-- begin Supplied information --

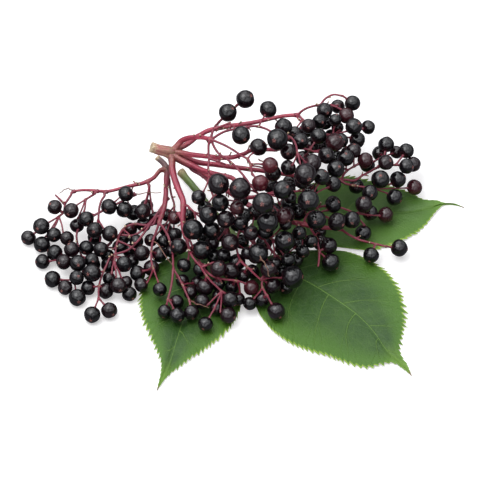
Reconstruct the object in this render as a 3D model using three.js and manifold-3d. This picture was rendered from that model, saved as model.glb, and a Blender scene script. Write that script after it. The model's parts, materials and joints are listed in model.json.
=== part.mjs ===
// A bunch of ripe elderberries lying on its own leaf: two flat-topped cymes and three leaflets.
// Units are millimetres, +Z is up. The bunch is laid out around the middle of the leaf and moved
// at the end, so that the origin is the middle of its footprint at the surface it lies on.

import * as THREE from "three";
import { mergeVertices } from "three/addons/utils/BufferGeometryUtils.js";
import Module from "manifold-3d";

// Driving dimensions.
const leafThickness = 1.2;      // a blade with its veins and its waves
const leafStalkRadius = 1.0;
const mainStalkRadius = 1.7;
const sideStalkRadius = 0.9;
const rayRadius = 0.75;
const twigRadius = 0.5;
const pedicelRadius = 0.32;
const pedicelRootDepth = 0.5;   // how far a pedicel runs into its berry, in berry radii
const gapBetweenPieces = 0.36;  // between two pieces that are not grown together here
const gapInPiece = 0.22;        // between berries and twigs of one spray
const berrySides = 6;
const berryRings = 4;
const pedicelSides = 3;
const twigSides = 4;
const stalkSides = 6;
const stepsPerStretch = 1.5;    // tube sections between two points of a twig or stalk

// Colours and finishes.
const stalkFinish = { color: 0x8f3450, roughness: 0.5, metalness: 0 };
const berryFinish = { color: 0x1b1420, roughness: 0.25, metalness: 0 };
const leafFinish = { color: 0x3d7030, roughness: 0.55, metalness: 0 };
const leafStalkFinish = { color: 0x7d9a55, roughness: 0.5, metalness: 0 };

// Bare stalks. Each has its radius and the points that its axis runs through. A stalk with a
// parent starts beside the parent's axis, and its first point is moved clear of it.
const stalks = [
  { name: "main_stalk", radius: mainStalkRadius, stiff: 1,
    paths: [[[-32, 23, 24.5], [-28, 22.7, 23], [-24.7, 22.4, 22]]] },
  { name: "ray_top", parent: "main_stalk", radius: rayRadius,
    paths: [[[-24, 23, 23], [-21, 24.7, 26], [-18, 23.6, 29], [-13, 21, 32], [-10.6, 19.3, 33]]] },
  { name: "ray_back", parent: "main_stalk", radius: rayRadius,
    paths: [[[-24, 23, 22], [-20, 26.5, 21], [-12.5, 35, 19], [-4, 38.5, 18], [6, 41.4, 17],
      [14, 43.5, 17.5], [20.7, 44, 18]]] },
  { name: "ray_middle", parent: "main_stalk", radius: rayRadius,
    paths: [[[-24, 22.2, 22.3], [-18, 20, 24], [-12, 17.4, 26], [-4.5, 15, 28], [0, 16, 28],
      [4, 19.4, 27], [13, 20.5, 26]]] },
  { name: "ray_inner", parent: "main_stalk", radius: rayRadius,
    paths: [[[-24, 21.6, 21.8], [-17.6, 17.3, 21.5], [-12, 12.8, 23], [-4.7, 7.8, 26], [-2, 6.5, 26],
      [2, -1.6, 26], [12, 0, 26]]] },
  { name: "ray_front", parent: "main_stalk", radius: rayRadius,
    paths: [[[-24.7, 21.5, 21.5], [-24.2, 15.2, 20], [-22.3, 8.4, 19], [-20.2, 2.1, 18],
      [-20.5, -2, 16], [-20.2, -6.7, 13.5], [-19.4, -9.2, 12.5]]] },
  { name: "ray_low", parent: "main_stalk", radius: rayRadius,
    paths: [[[-24.5, 22, 21], [-18, 20.4, 17.4], [-8, 15, 13.4], [2, 8, 11], [10, 3, 10.5],
      [24, -1, 9.5], [36, -2, 8.5]]] },
  { name: "ray_right", parent: "main_stalk", radius: rayRadius,
    paths: [[[-24, 22.5, 21.3], [-20, 22.5, 18.5], [-8, 21.5, 16.5], [8, 20, 15], [26, 17.5, 14],
      [36, 16.2, 14]]] },
  { name: "ray_deep", parent: "ray_low", radius: rayRadius,
    paths: [[[-9, 15, 13.6], [-8.4, 9, 14.6], [-5, -1, 15], [2, -8, 15], [8, -11, 14.5]]] },
  { name: "side_stalk", radius: sideStalkRadius,
    paths: [[[-30, 26.3, 15], [-26.6, 22.6, 14], [-26.6, 15, 13], [-26.9, 7.3, 12], [-27.7, 4, 11],
      [-29, -0.5, 10.3]]] },
  { name: "side_arm_left", parent: "side_stalk", radius: rayRadius,
    paths: [[[-26.8, 22, 14], [-32.4, 16.2, 14], [-40.5, 14, 13], [-47.9, 12.7, 12],
      [-54.8, 14.2, 11], [-60.1, 14.6, 10]]] },
];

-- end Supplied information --

Work required: Exactly reproduce every line of the data above.

Answer for this exercise:
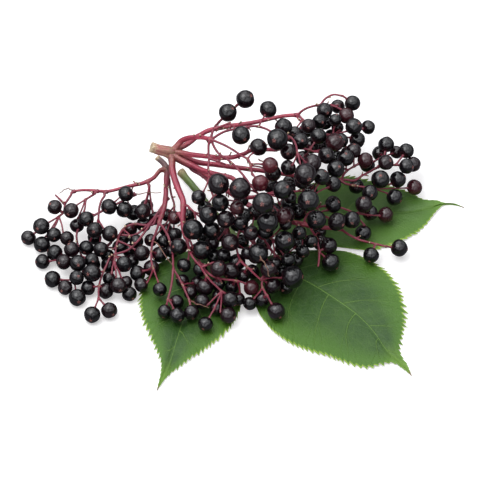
Reconstruct the object in this render as a 3D model using three.js and manifold-3d. This picture was rendered from that model, saved as model.glb, and a Blender scene script. Write that script after it. The model's parts, materials and joints are listed in model.json.
=== part.mjs ===
// A bunch of ripe elderberries lying on its own leaf: two flat-topped cymes and three leaflets.
// Units are millimetres, +Z is up. The bunch is laid out around the middle of the leaf and moved
// at the end, so that the origin is the middle of its footprint at the surface it lies on.

import * as THREE from "three";
import { mergeVertices } from "three/addons/utils/BufferGeometryUtils.js";
import Module from "manifold-3d";

// Driving dimensions.
const leafThickness = 1.2;      // a blade with its veins and its waves
const leafStalkRadius = 1.0;
const mainStalkRadius = 1.7;
const sideStalkRadius = 0.9;
const rayRadius = 0.75;
const twigRadius = 0.5;
const pedicelRadius = 0.32;
const pedicelRootDepth = 0.5;   // how far a pedicel runs into its berry, in berry radii
const gapBetweenPieces = 0.36;  // between two pieces that are not grown together here
const gapInPiece = 0.22;        // between berries and twigs of one spray
const berrySides = 6;
const berryRings = 4;
const pedicelSides = 3;
const twigSides = 4;
const stalkSides = 6;
const stepsPerStretch = 1.5;    // tube sections between two points of a twig or stalk

// Colours and finishes.
const stalkFinish = { color: 0x8f3450, roughness: 0.5, metalness: 0 };
const berryFinish = { color: 0x1b1420, roughness: 0.25, metalness: 0 };
const leafFinish = { color: 0x3d7030, roughness: 0.55, metalness: 0 };
const leafStalkFinish = { color: 0x7d9a55, roughness: 0.5, metalness: 0 };

// Bare stalks. Each has its radius and the points that its axis runs through. A stalk with a
// parent starts beside the parent's axis, and its first point is moved clear of it.
const stalks = [
  { name: "main_stalk", radius: mainStalkRadius, stiff: 1,
    paths: [[[-32, 23, 24.5], [-28, 22.7, 23], [-24.7, 22.4, 22]]] },
  { name: "ray_top", parent: "main_stalk", radius: rayRadius,
    paths: [[[-24, 23, 23], [-21, 24.7, 26], [-18, 23.6, 29], [-13, 21, 32], [-10.6, 19.3, 33]]] },
  { name: "ray_back", parent: "main_stalk", radius: rayRadius,
    paths: [[[-24, 23, 22], [-20, 26.5, 21], [-12.5, 35, 19], [-4, 38.5, 18], [6, 41.4, 17],
      [14, 43.5, 17.5], [20.7, 44, 18]]] },
  { name: "ray_middle", parent: "main_stalk", radius: rayRadius,
    paths: [[[-24, 22.2, 22.3], [-18, 20, 24], [-12, 17.4, 26], [-4.5, 15, 28], [0, 16, 28],
      [4, 19.4, 27], [13, 20.5, 26]]] },
  { name: "ray_inner", parent: "main_stalk", radius: rayRadius,
    paths: [[[-24, 21.6, 21.8], [-17.6, 17.3, 21.5], [-12, 12.8, 23], [-4.7, 7.8, 26], [-2, 6.5, 26],
      [2, -1.6, 26], [12, 0, 26]]] },
  { name: "ray_front", parent: "main_stalk", radius: rayRadius,
    paths: [[[-24.7, 21.5, 21.5], [-24.2, 15.2, 20], [-22.3, 8.4, 19], [-20.2, 2.1, 18],
      [-20.5, -2, 16], [-20.2, -6.7, 13.5], [-19.4, -9.2, 12.5]]] },
  { name: "ray_low", parent: "main_stalk", radius: rayRadius,
    paths: [[[-24.5, 22, 21], [-18, 20.4, 17.4], [-8, 15, 13.4], [2, 8, 11], [10, 3, 10.5],
      [24, -1, 9.5], [36, -2, 8.5]]] },
  { name: "ray_right", parent: "main_stalk", radius: rayRadius,
    paths: [[[-24, 22.5, 21.3], [-20, 22.5, 18.5], [-8, 21.5, 16.5], [8, 20, 15], [26, 17.5, 14],
      [36, 16.2, 14]]] },
  { name: "ray_deep", parent: "ray_low", radius: rayRadius,
    paths: [[[-9, 15, 13.6], [-8.4, 9, 14.6], [-5, -1, 15], [2, -8, 15], [8, -11, 14.5]]] },
  { name: "side_stalk", radius: sideStalkRadius,
    paths: [[[-30, 26.3, 15], [-26.6, 22.6, 14], [-26.6, 15, 13], [-26.9, 7.3, 12], [-27.7, 4, 11],
      [-29, -0.5, 10.3]]] },
  { name: "side_arm_left", parent: "side_stalk", radius: rayRadius,
    paths: [[[-26.8, 22, 14], [-32.4, 16.2, 14], [-40.5, 14, 13], [-47.9, 12.7, 12],
      [-54.8, 14.2, 11], [-60.1, 14.6, 10]]] },
];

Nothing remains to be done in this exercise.